M. Henri Goetschy, ancien sénateur, a souhaité vivement que le Gouvernement signe la charte européenne sur les langues régionales comme il avait été annoncé.

Il a estimé que l'on avait utilisé la diffusion de l'anglais pour évincer les langues régionales. En Alsace, la diffusion de l'enseignement de deux langues dès la petite section de maternelle rencontre des difficultés. Pourtant, cette méthode apporte aux élèves une vraie connaissance des langues ; elle ne gêne pas l'apprentissage de l'anglais qui vient s'ajouter ultérieurement.

M. Claude Hagège s'est déclaré favorable à l'enseignement des langues régionales. La chose est parfaitement concevable : contrairement à certaines idées reçues, les enfants sont en état de sous-exploitation intellectuelle. L'enseignement des langues régionales est assurément une source de richesse, en outre il favorise l'apprentissage des langues étrangères. Il existe, pour les habitants des régions frontalières, la chance d'un possible enseignement trilingue précoce.

Que l'on ait longtemps traîné les pieds pour ratifier la charte relative aux langues régionales résulte de la prégnance de l'esprit jacobin. Historiquement, les langues régionales ont constitué un véritable danger pour l'unité nationale. Les choses ont changé tant la chasse aux langues régionales a été efficace.
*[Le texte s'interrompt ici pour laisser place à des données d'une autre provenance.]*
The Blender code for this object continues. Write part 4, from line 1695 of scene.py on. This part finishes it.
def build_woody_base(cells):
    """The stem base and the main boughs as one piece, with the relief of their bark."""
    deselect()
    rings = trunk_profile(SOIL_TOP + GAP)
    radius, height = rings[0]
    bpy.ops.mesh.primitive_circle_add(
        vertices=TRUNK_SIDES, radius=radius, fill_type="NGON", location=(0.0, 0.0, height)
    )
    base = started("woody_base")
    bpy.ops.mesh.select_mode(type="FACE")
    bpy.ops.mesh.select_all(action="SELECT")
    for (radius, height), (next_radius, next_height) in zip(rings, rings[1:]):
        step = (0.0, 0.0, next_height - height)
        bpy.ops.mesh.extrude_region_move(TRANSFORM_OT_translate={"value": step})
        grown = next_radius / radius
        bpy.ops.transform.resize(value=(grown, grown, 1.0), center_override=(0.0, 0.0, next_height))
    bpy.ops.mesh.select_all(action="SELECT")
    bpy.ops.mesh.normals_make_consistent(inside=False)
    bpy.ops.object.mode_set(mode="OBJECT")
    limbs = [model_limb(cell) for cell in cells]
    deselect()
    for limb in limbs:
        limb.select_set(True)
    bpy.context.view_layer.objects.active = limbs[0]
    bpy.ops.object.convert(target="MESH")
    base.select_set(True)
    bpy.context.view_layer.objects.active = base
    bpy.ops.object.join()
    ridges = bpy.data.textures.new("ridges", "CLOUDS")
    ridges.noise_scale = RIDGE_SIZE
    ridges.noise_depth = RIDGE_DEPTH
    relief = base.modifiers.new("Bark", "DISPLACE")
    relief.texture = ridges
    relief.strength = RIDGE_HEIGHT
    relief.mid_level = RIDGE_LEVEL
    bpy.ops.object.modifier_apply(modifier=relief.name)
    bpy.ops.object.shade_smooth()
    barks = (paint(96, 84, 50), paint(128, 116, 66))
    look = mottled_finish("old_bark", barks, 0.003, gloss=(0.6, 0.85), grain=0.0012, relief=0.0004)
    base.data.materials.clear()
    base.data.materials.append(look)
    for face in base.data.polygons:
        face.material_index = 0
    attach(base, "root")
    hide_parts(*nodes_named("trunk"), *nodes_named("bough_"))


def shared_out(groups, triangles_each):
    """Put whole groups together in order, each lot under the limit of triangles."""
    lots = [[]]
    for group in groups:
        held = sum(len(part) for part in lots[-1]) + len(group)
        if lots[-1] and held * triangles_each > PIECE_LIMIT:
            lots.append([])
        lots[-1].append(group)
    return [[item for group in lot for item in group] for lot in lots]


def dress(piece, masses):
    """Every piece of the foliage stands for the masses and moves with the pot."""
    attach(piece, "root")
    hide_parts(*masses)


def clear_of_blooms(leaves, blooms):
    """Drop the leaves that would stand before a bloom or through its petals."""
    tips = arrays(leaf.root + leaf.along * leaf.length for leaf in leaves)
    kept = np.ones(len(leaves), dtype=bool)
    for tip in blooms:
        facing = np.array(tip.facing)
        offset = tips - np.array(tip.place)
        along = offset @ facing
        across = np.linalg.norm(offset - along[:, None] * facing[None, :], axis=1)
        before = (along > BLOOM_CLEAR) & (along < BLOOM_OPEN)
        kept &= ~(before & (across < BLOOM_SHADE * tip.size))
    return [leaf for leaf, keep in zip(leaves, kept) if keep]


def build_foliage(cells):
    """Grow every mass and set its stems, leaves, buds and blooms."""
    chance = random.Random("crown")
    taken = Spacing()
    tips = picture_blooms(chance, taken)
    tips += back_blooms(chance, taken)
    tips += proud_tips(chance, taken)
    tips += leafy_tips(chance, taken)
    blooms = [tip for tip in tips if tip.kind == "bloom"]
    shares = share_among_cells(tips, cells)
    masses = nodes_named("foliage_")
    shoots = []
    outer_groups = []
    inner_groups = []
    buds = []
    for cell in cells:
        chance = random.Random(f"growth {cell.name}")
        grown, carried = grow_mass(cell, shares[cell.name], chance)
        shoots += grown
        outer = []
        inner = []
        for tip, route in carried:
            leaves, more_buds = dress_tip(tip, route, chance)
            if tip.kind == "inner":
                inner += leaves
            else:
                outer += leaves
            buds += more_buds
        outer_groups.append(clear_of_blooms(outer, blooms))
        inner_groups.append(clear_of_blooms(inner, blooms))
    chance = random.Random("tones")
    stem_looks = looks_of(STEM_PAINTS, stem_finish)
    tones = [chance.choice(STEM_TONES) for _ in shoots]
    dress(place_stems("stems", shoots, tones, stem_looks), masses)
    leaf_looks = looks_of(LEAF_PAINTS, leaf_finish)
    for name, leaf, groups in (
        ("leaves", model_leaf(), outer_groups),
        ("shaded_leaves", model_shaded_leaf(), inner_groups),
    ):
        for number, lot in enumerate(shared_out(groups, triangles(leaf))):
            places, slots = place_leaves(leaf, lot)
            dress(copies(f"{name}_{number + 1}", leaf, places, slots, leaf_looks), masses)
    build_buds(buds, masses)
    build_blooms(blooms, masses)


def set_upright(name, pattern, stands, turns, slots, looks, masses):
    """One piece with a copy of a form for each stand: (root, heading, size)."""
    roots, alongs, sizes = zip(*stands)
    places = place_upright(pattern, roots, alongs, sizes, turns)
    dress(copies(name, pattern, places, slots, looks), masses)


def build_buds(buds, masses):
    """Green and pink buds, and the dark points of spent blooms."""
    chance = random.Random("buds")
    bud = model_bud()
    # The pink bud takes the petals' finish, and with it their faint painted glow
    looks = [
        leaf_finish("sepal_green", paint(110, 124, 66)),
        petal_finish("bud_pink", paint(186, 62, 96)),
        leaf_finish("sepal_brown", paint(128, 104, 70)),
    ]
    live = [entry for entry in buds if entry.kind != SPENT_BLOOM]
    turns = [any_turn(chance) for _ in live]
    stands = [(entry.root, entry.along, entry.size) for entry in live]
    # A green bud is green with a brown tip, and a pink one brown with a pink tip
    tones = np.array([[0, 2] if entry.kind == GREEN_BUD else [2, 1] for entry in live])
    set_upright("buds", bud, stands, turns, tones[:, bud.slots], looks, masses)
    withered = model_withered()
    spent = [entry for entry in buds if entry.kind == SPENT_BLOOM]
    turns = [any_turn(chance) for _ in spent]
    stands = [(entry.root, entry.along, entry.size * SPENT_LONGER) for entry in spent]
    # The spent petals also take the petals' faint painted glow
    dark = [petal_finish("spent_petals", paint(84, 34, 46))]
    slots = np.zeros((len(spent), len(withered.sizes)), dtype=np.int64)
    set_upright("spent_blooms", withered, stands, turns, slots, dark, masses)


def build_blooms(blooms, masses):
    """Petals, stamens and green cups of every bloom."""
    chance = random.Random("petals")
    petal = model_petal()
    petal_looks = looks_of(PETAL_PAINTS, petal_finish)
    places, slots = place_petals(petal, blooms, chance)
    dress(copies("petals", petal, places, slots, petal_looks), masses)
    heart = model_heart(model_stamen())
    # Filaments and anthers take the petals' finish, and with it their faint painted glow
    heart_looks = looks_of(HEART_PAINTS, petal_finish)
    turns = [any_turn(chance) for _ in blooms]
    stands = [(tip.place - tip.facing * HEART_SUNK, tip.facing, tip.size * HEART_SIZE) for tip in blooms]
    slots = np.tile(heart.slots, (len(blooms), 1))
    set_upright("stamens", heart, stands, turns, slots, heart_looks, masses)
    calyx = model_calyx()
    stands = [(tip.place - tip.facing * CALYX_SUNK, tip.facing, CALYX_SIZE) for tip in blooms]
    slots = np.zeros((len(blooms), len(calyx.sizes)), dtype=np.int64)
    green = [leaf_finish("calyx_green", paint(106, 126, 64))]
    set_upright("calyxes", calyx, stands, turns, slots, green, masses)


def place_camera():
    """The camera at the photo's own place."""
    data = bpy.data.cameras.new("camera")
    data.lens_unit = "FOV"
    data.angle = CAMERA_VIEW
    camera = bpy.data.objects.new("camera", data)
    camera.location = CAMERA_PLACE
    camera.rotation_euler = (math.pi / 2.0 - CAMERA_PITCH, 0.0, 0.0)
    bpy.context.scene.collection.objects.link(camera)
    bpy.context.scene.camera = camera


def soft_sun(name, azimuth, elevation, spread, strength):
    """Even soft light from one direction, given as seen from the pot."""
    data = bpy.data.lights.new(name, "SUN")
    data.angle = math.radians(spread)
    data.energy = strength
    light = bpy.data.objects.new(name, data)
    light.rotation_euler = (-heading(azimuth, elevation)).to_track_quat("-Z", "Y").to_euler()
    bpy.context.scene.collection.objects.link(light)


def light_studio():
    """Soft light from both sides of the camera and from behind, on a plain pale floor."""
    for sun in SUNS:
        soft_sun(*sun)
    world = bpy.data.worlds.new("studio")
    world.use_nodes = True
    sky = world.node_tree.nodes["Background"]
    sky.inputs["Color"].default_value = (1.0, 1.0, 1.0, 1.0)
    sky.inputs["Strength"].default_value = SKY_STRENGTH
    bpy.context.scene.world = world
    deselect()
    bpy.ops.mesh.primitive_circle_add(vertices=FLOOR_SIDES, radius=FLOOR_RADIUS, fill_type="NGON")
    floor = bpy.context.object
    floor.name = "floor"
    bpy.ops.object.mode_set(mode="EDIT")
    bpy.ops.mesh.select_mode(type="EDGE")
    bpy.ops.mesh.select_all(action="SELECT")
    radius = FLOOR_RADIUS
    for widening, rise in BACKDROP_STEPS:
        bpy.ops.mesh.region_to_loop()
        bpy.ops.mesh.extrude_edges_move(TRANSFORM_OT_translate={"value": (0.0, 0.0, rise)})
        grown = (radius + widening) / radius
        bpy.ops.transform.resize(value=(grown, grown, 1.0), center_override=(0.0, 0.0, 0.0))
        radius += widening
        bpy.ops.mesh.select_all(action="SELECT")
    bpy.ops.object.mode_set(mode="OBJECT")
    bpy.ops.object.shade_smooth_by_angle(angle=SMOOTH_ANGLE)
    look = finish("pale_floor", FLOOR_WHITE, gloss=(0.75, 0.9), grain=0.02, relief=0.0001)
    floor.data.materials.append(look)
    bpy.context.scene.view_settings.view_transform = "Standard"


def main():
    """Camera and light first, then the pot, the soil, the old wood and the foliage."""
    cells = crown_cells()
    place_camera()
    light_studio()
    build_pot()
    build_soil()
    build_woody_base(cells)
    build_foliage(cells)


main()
M. Claude Hagège a lui-même pu constater les progrès galopants de l'anglo-américain. S'agissant des adultes, la situation est perdue. La seule question porte sur l'apprentissage des langues par les enfants à peine nés, au stade foetal ou en débat de conception. Une politique est un vouloir. Ici, elle concerne les générations futures.
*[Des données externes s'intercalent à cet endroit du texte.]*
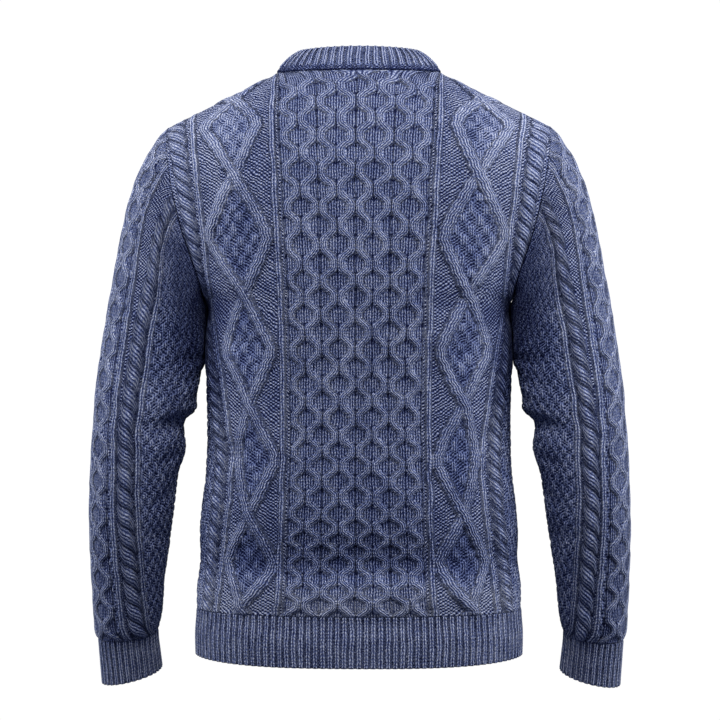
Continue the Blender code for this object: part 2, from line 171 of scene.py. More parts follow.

S'agissant des nouvelles technologies, on s'efforce d'introduire le français sur Internet. De même, certains matériels informatiques sont de conception française. Il ne s'agit pas de nier l'existence de l'anglais mais de lui faire équilibre.

M. Michel Oriano, intervenant au nom du Ministre de l'Education nationale, de la Recherche et de la Technologie, a souhaité conclure sur une note optimiste. La France n'est pas en retard par rapport à l'Allemagne ou à l'Italie. Depuis quinze ans, des progrès ont été accomplis dans l'enseignement des langues étrangères à l'école primaire. En 1997, 40 % des classes de CM1 et 55 % des classes de CM2 ont bénéficié d'une sensibilisation aux langues. En 1998, 80 % des classes de CM2 ont bénéficié d'un enseignement des langues étrangères et cette montée en charge va être poursuivie.
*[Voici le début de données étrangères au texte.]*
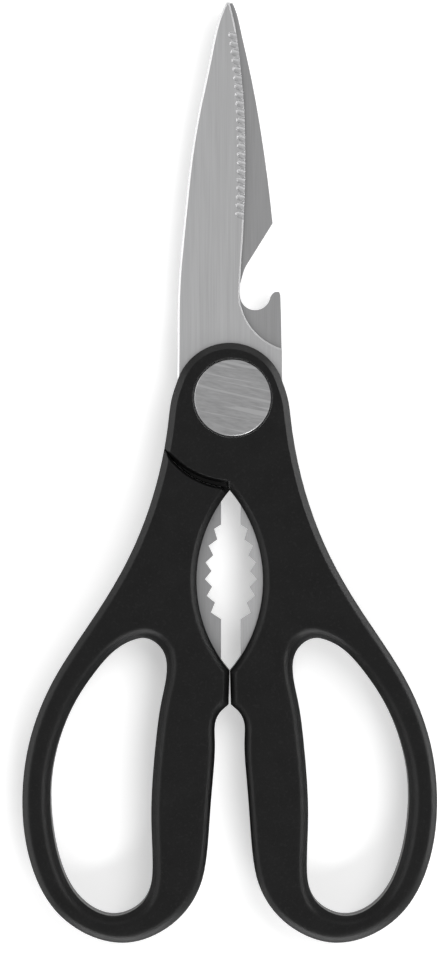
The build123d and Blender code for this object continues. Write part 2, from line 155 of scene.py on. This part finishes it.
# Front blade: flat stamped steel with a bevelled spine and a finely toothed edge. It is
# brushed lengthwise, so that faint streaks run from the tip to the pivot, and its facets are
# ground dull, apart from the polished bevel of the spine, which faces left.
FRONT_GREYS = (0.34, 0.42)
FINE_BRUSHING = (7000, 70)
BROAD_BRUSHING = (1100, 25)
FINE_SHARE, BROAD_SHARE = 0.6, 0.4
BRUSHING_DEPTH = 0.003 * MM
BRUSHED_ROUGHNESS = (0.33, 0.42)
GROUND_ROUGHNESS = 0.22
GROUND_LEAN = (0.94, 0.995)
FACING_LEFT = (-0.35, -0.15)
CUT_AND_SHADE_LEAN = (0.02, 0.15)
# The cut walls' dark grey is partly the duller sheared steel and partly painted shade: the back
# blade mirrors it as a dark band beside the front blade's edge.
CUT_GREY_AND_SHADE = (0.12, 0.12, 0.12, 1)
NOISE_MIDDLE = (0.3, 0.7)
BLUE_TRACE = 1.01
ROUNDING_SAMPLES = 8
MIX_FACTOR, MIX_FIRST, MIX_SECOND = 0, 6, 7
MIX_COLOUR = 2


def streaks(tree, across, along, angle=0.0, detail=3.0, bend=0.0):
    """Noise drawn out into streaks, with so many cells per metre along X and Y.

    The streaks are turned anticlockwise by an angle in degrees and may be bent a little.
    """
    turn = tree.nodes.new("ShaderNodeMapping")
    turn.vector_type = "TEXTURE"
    turn.inputs["Rotation"].default_value = (0, 0, radians(angle))
    turn.inputs["Scale"].default_value = (1 / across, 1 / along, 1 / across)
    noise = tree.nodes.new("ShaderNodeTexNoise")
    noise.inputs["Scale"].default_value = 1.0
    noise.inputs["Detail"].default_value = detail
    noise.inputs["Distortion"].default_value = bend
    tree.links.new(own_place(tree), turn.inputs["Vector"])
    tree.links.new(turn.outputs["Vector"], noise.inputs["Vector"])
    return noise.outputs["Fac"]


def ranged(tree, value, low, high):
    """A noise value's middle range stretched from low to high."""
    return mapped(tree, value, *NOISE_MIDDLE, low, high)


def mixed(tree, factor, first, second):
    """A colour that goes from the first to the second while the factor goes from 0 to 1.

    Each of the two is a colour or another node's output.
    """
    node = tree.nodes.new("ShaderNodeMix")
    node.data_type = "RGBA"
    for socket, colour in ((MIX_FIRST, first), (MIX_SECOND, second)):
        if isinstance(colour, bpy.types.NodeSocket):
            tree.links.new(colour, node.inputs[socket])
        else:
            node.inputs[socket].default_value = colour
    tree.links.new(factor, node.inputs[MIX_FACTOR])
    return node.outputs[MIX_COLOUR]


def between(tree, value, dark, light):
    """A grey between two levels, a trace bluer than neutral, by a value of 0 to 1."""
    return mixed(tree, value, *((level, level, level * BLUE_TRACE, 1) for level in (dark, light)))


def raised(tree, bsdf, value, depth, edge_rounding=None):
    """Raises the surface by a value times a depth in metres, over edges rounded in the light."""
    node = tree.nodes.new("ShaderNodeBump")
    node.inputs["Distance"].default_value = depth
    tree.links.new(value, node.inputs["Height"])
    if edge_rounding:
        soft = tree.nodes.new("ShaderNodeBevel")
        soft.samples = ROUNDING_SAMPLES
        tree.links.new(edge_rounding, soft.inputs["Radius"])
        tree.links.new(soft.outputs["Normal"], node.inputs["Normal"])
    tree.links.new(node.outputs["Normal"], bsdf.inputs["Normal"])


def finished(material, *names):
    """Gives a material to the named pieces of the part."""
    for name in names:
        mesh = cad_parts[name].data
        mesh.materials.clear()
        mesh.materials.append(material)


def component(tree, vector, axis):
    """A vector's component along an axis of the shears."""
    node = tree.nodes.new("ShaderNodeSeparateXYZ")
    tree.links.new(vector, node.inputs[0])
    return node.outputs[axis]


def facet_normal(tree, axis):
    """How far a facet faces along an axis of the shears, from -1 to 1."""
    normal = tree.nodes.new("ShaderNodeNewGeometry").outputs["True Normal"]
    return component(tree, normal, axis)


def steepness(tree, low, high):
    """How far a facet leans from the flat faces, by the cosine of the angle between them.

    It is 0 where the cosine is high or more and 1 where it is low or less.
    """
    upright = tree.nodes.new("ShaderNodeMath")
    upright.operation = "ABSOLUTE"
    tree.links.new(facet_normal(tree, "Z"), upright.inputs[0])
    return mapped(tree, upright.outputs[0], low, high, 1.0, 0.0)


def brushed_steel(name, dark, light):
    """Steel brushed along the blade between two greys, dull where ground, and dark grey on the
    cut walls, partly duller sheared steel and partly painted shade.

    Its grey is fine plus broad streaks. Its roughness is that of the fine streaks, plus the
    facets' lean times how far they face away from the left.
    """
    material, tree, bsdf = shader(name)
    fine = streaks(tree, *FINE_BRUSHING)
    broad = streaks(tree, *BROAD_BRUSHING, detail=4.0)
    both = combined(tree, "ADD", ranged(tree, fine, 0.0, FINE_SHARE),
                    ranged(tree, broad, 0.0, BROAD_SHARE))
    brushed = between(tree, both, dark, light)
    tree.links.new(mixed(tree, steepness(tree, *CUT_AND_SHADE_LEAN), brushed, CUT_GREY_AND_SHADE),
                   bsdf.inputs["Base Color"])
    away = mapped(tree, facet_normal(tree, "X"), *FACING_LEFT, 0.0, GROUND_ROUGHNESS)
    ground = combined(tree, "MULTIPLY", steepness(tree, *GROUND_LEAN), away)
    tree.links.new(combined(tree, "ADD", ranged(tree, fine, *BRUSHED_ROUGHNESS), ground),
                   bsdf.inputs["Roughness"])
    bsdf.inputs["Metallic"].default_value = 1.0
    raised(tree, bsdf, fine, BRUSHING_DEPTH)
    return material


finished(brushed_steel("front_blade_steel", *FRONT_GREYS), "front_blade")


# Back blade: the front blade's twin, with the bottle opener cut into its spine. It is stamped and
# brushed in the same way; its greys are painted darker, as shade for lying a little deeper, under
# the front blade.
# Painted shade: the same steel as the front blade, given darker greys.
BACK_SHADED_GREYS = (0.25, 0.31)
finished(brushed_steel("back_blade_shaded_steel", *BACK_SHADED_GREYS), "back_blade")


# Pivot caps: drawn steel cups over the two ends of the pivot, rubbed with a coarse cloth so
# that short marks and a few long scratches run a little down to the right across the face.
RUBBED_GREYS = (0.23, 0.34)
RUBBED_ROUGHNESS = (0.28, 0.40)
MARK_SHARE, SMEAR_SHARE, SCRATCH_SHARE = 0.45, 0.4, 0.8
SCRATCH_NOISE = (0.66, 0.74)
MARK_DEPTH = 0.008 * MM
material, tree, bsdf = shader("cap_steel")
marks = streaks(tree, 450, 2600, angle=-9, detail=5.0, bend=0.6)
smears = streaks(tree, 150, 900, angle=-16, detail=3.0, bend=0.4)
scratches = streaks(tree, 60, 1500, angle=-12, detail=0.0)
both = combined(tree, "ADD", ranged(tree, marks, 0.0, MARK_SHARE),
                ranged(tree, smears, 0.0, SMEAR_SHARE))
both = combined(tree, "ADD", both, mapped(tree, scratches, *SCRATCH_NOISE, 0.0, SCRATCH_SHARE))
tree.links.new(between(tree, both, *RUBBED_GREYS), bsdf.inputs["Base Color"])
tree.links.new(ranged(tree, marks, *RUBBED_ROUGHNESS), bsdf.inputs["Roughness"])
bsdf.inputs["Metallic"].default_value = 1.0
raised(tree, bsdf, marks, MARK_DEPTH)
finished(material, "front_pivot_cap", "back_pivot_cap")


# Pivot pieces inside: the barrel that the blades turn on, the screw that closes it and the
# conical spring washer that presses the blades together. All three are turned steel.
TURNED_GREYS = (0.40, 0.52)
TURNED_ROUGHNESS = (0.25, 0.4)
material, tree, bsdf = shader("turned_steel")
grain = streaks(tree, 900, 900)
tree.links.new(between(tree, grain, *TURNED_GREYS), bsdf.inputs["Base Color"])
tree.links.new(ranged(tree, grain, *TURNED_ROUGHNESS), bsdf.inputs["Roughness"])
bsdf.inputs["Metallic"].default_value = 1.0
finished(material, "pivot_barrel", "pivot_screw", "spring_washer")


# Washers inside: thin rings of milky moulded plastic that lie loose on the pivot, one between
# the blades and one on the front blade, and keep steel from rubbing on steel.
MILKY_GREYS = (0.72, 0.82)
MILKY_ROUGHNESS = 0.4
material, tree, bsdf = shader("washer_plastic")
tree.links.new(between(tree, streaks(tree, 1500, 1500), *MILKY_GREYS),
               bsdf.inputs["Base Color"])
bsdf.inputs["Roughness"].default_value = MILKY_ROUGHNESS
finished(material, "thrust_washer", "blade_washer")


# Handles: four black moulded shells with a fine matt grain, two round each blade's tang.
# Their edges are crisp at the head and worn rounder towards the finger loops.
MOULDED_GREYS = (0.0025, 0.0075)
MOULDED_ROUGHNESS = (0.31, 0.43)
MOULDED_GLOSS = 0.14
CLOUD_SHARE, GRAIN_SHARE, SPECK_SHARE = 0.35, 0.35, 1.0
SPECK_NOISE = (0.58, 0.72)
GRAIN_DEPTH = 0.02 * MM
WORN_Y, CRISP_Y = -70 * MM, -25 * MM
WORN_RADIUS, CRISP_RADIUS = 1.7 * MM, 0.4 * MM
material, tree, bsdf = shader("handle_plastic")
grain = streaks(tree, 2400, 2400, detail=5.0)
cloud = streaks(tree, 160, 160, detail=2.0)
specks = streaks(tree, 1700, 1700, detail=2.0)
both = combined(tree, "ADD", ranged(tree, cloud, 0.0, CLOUD_SHARE),
                ranged(tree, grain, 0.0, GRAIN_SHARE))
both = combined(tree, "ADD", both, mapped(tree, specks, *SPECK_NOISE, 0.0, SPECK_SHARE))
tree.links.new(between(tree, both, *MOULDED_GREYS), bsdf.inputs["Base Color"])
tree.links.new(ranged(tree, grain, *MOULDED_ROUGHNESS), bsdf.inputs["Roughness"])
bsdf.inputs["Specular IOR Level"].default_value = MOULDED_GLOSS
rounding = mapped(tree, component(tree, own_place(tree), "Y"),
                  WORN_Y, CRISP_Y, WORN_RADIUS, CRISP_RADIUS)
raised(tree, bsdf, grain, GRAIN_DEPTH, edge_rounding=rounding)
finished(material, "right_handle_front_shell", "right_handle_back_shell",
         "left_handle_back_shell", "left_handle_front_shell")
Le Président Jack Lang a insisté sur le fait que la France était plutôt en avance par rapport aux grands pays voisins mais pas encore assez, même s'il est vrai que les petits pays comme le Luxembourg ont une motivation que nous n'avons pas.

S'adressant à Son Excellence Luan Rama, Ambassadeur d'Albanie, il a précisé que la France pensait beaucoup à son peuple meurtri par les événements du Kosovo. Il a tenu à lui faire part, ainsi qu'aux autorités et au peuple albanais, de ses sentiments d'amitié active.